REPUBLIKA.CO.ID, JAKARTA -- Pusat Studi Konstitusi (Pusako) Fakultas Hukum Universitas Andalas memandang revisi Undang-Undang Nomor 30 tahun 2002 tentang Komisi Pemberantasan Tindak Pidana Korupsi (KPK) tak taat aturan yang berlaku. Pusako menyayangkan disepakatinya revisi itu oleh DPR.
Direktur Pusako, Feri Amsari menyebut aturan yang dilanggar DPR ialah ketentuan pada pasal 45 ayat 1 UU no 12 tahun 2011 tentang Pembentukan Peraturan Perundangan-Undangan. Dalam aturan itu, pembahasan RUU harus berdasarkan program Legislasi Nasional (Prolegnas). Sedangkan UU KPK tak termasuk Prolegnas 2019.
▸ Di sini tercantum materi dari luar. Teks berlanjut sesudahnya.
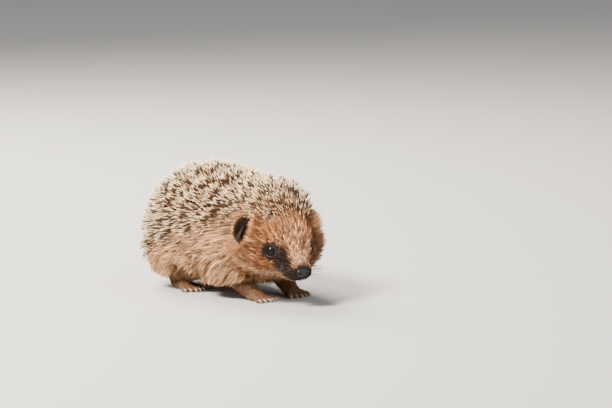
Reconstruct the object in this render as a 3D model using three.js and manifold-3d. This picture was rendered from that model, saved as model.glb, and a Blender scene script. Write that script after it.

"Sehingga terjadi pelanggaran formil oleh DPR. Terdapat beberapa muatan dalam RUU KPK yang bertentangan dengan konsep independensi serat tugas pokok dan fungsi KPK," katanya dalam siaran pers, Kamis (5/9).
Ia merinci ketentuan pasal 7 ayat 2 RUU KPK mewajibkan KPK membuat laporan pertanggungjawaban satu kali dalam setahun pada Presiden, DPR dan BPK. Padahal KPK dibangun sebagai lembaga mandiri dan independen.
"Bila diberi kewajiban KPK untuk melaporkan pada lembaga eksekutif dan legislatif maka KPK rentan diintervensi sekaligus mencederai independensi KPK," ujarnya.
Kemudian, munculnya pasal 12b ayat 1 RUU KPK malah mewajibkan KPK meminta izin tertulis pada Dewan Pengawas. Padahal aturan ini tak ada dalam UU KPK. Menurutnya, aturan ini sebagai bentuk kebiri atas kewenangan penyadapan KPK.
"Dewan Pengawas tidak dibutuhkan karena menghambat kerja KPK. Unsur pengisi posisinya dan mekanisme kerjanya juga tidak jelas. Hal ini bakal melemahkan KPK dari dalam," ujarnya.
Pusako menyarankan Presiden Joko Widodo tegas mengambil sikap dalam upaya pelemahan KPK. Feri memandang Presiden punya mekanisme untuk mencegah hal ini.
"Presiden harus ambil sikap dengan mengirimkan Surat Presiden pada DPR untuk tidak melanjutkan pembahasan RUU KPK," ucapnya.
Sebelumnya, semua fraksi di DPR sepakat merevisi Undang-Undang Nomor 30 tahun 2002 tentang KPK dalam rapat paripurna pada Kamis, (5/9). Tapi rencana DPR melakukan revisi ini belum sampai ke tangan Presiden.